Collected data -
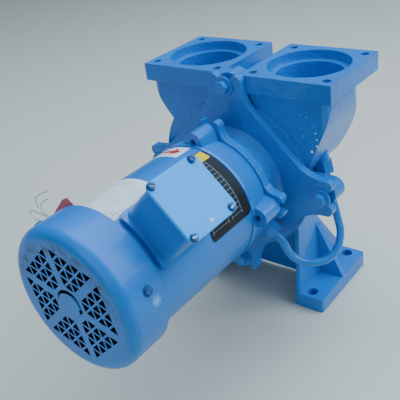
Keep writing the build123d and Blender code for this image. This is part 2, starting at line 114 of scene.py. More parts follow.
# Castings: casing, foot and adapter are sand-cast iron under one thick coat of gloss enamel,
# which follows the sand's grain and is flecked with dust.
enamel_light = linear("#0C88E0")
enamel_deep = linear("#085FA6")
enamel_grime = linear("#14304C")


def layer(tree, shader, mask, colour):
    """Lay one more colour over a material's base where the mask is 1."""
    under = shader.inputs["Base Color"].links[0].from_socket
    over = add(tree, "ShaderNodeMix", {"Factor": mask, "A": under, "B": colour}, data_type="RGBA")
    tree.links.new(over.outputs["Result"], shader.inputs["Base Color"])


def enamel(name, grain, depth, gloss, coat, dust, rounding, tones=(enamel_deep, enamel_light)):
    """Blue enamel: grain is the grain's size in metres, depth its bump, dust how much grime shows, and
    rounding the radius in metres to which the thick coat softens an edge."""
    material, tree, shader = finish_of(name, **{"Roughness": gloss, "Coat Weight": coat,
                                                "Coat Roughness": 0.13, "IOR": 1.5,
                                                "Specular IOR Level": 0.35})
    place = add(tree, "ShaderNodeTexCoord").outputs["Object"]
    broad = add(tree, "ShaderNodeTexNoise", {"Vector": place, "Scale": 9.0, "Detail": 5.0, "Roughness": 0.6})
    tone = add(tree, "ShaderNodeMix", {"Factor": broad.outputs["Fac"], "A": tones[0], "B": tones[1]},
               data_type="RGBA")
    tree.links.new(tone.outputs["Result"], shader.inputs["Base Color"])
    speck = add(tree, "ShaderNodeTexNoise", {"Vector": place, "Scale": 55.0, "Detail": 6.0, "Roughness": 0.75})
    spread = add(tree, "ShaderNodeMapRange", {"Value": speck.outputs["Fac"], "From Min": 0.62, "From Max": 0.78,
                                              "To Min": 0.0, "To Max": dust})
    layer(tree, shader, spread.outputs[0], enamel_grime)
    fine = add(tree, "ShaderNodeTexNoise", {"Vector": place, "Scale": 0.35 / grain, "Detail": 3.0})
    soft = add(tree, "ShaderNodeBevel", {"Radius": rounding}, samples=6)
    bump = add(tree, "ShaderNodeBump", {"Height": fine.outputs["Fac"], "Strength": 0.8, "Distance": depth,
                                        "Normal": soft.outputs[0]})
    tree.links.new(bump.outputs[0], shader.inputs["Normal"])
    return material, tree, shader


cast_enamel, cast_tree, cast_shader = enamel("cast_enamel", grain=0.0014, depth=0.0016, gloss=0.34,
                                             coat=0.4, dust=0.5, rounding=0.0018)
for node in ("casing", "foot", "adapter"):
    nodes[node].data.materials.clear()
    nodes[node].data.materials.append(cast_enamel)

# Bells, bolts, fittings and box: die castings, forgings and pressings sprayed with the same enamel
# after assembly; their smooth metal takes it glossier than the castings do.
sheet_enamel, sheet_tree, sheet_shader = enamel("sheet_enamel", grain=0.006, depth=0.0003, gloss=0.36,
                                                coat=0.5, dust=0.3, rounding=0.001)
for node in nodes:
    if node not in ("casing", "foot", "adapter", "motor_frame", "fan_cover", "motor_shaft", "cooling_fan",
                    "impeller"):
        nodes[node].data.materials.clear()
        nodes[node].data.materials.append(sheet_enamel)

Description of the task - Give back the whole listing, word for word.

Exercise answer -
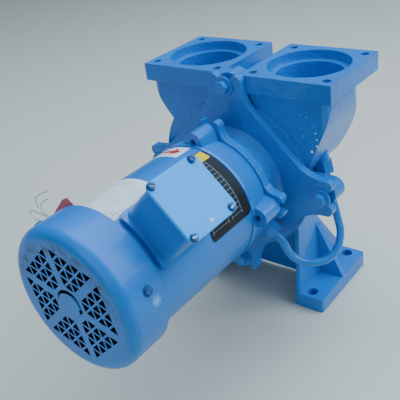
Keep writing the build123d and Blender code for this image. This is part 2, starting at line 114 of scene.py. More parts follow.
# Castings: casing, foot and adapter are sand-cast iron under one thick coat of gloss enamel,
# which follows the sand's grain and is flecked with dust.
enamel_light = linear("#0C88E0")
enamel_deep = linear("#085FA6")
enamel_grime = linear("#14304C")


def layer(tree, shader, mask, colour):
    """Lay one more colour over a material's base where the mask is 1."""
    under = shader.inputs["Base Color"].links[0].from_socket
    over = add(tree, "ShaderNodeMix", {"Factor": mask, "A": under, "B": colour}, data_type="RGBA")
    tree.links.new(over.outputs["Result"], shader.inputs["Base Color"])


def enamel(name, grain, depth, gloss, coat, dust, rounding, tones=(enamel_deep, enamel_light)):
    """Blue enamel: grain is the grain's size in metres, depth its bump, dust how much grime shows, and
    rounding the radius in metres to which the thick coat softens an edge."""
    material, tree, shader = finish_of(name, **{"Roughness": gloss, "Coat Weight": coat,
                                                "Coat Roughness": 0.13, "IOR": 1.5,
                                                "Specular IOR Level": 0.35})
    place = add(tree, "ShaderNodeTexCoord").outputs["Object"]
    broad = add(tree, "ShaderNodeTexNoise", {"Vector": place, "Scale": 9.0, "Detail": 5.0, "Roughness": 0.6})
    tone = add(tree, "ShaderNodeMix", {"Factor": broad.outputs["Fac"], "A": tones[0], "B": tones[1]},
               data_type="RGBA")
    tree.links.new(tone.outputs["Result"], shader.inputs["Base Color"])
    speck = add(tree, "ShaderNodeTexNoise", {"Vector": place, "Scale": 55.0, "Detail": 6.0, "Roughness": 0.75})
    spread = add(tree, "ShaderNodeMapRange", {"Value": speck.outputs["Fac"], "From Min": 0.62, "From Max": 0.78,
                                              "To Min": 0.0, "To Max": dust})
    layer(tree, shader, spread.outputs[0], enamel_grime)
    fine = add(tree, "ShaderNodeTexNoise", {"Vector": place, "Scale": 0.35 / grain, "Detail": 3.0})
    soft = add(tree, "ShaderNodeBevel", {"Radius": rounding}, samples=6)
    bump = add(tree, "ShaderNodeBump", {"Height": fine.outputs["Fac"], "Strength": 0.8, "Distance": depth,
                                        "Normal": soft.outputs[0]})
    tree.links.new(bump.outputs[0], shader.inputs["Normal"])
    return material, tree, shader


cast_enamel, cast_tree, cast_shader = enamel("cast_enamel", grain=0.0014, depth=0.0016, gloss=0.34,
                                             coat=0.4, dust=0.5, rounding=0.0018)
for node in ("casing", "foot", "adapter"):
    nodes[node].data.materials.clear()
    nodes[node].data.materials.append(cast_enamel)

# Bells, bolts, fittings and box: die castings, forgings and pressings sprayed with the same enamel
# after assembly; their smooth metal takes it glossier than the castings do.
sheet_enamel, sheet_tree, sheet_shader = enamel("sheet_enamel", grain=0.006, depth=0.0003, gloss=0.36,
                                                coat=0.5, dust=0.3, rounding=0.001)
for node in nodes:
    if node not in ("casing", "foot", "adapter", "motor_frame", "fan_cover", "motor_shaft", "cooling_fan",
                    "impeller"):
        nodes[node].data.materials.clear()
        nodes[node].data.materials.append(sheet_enamel)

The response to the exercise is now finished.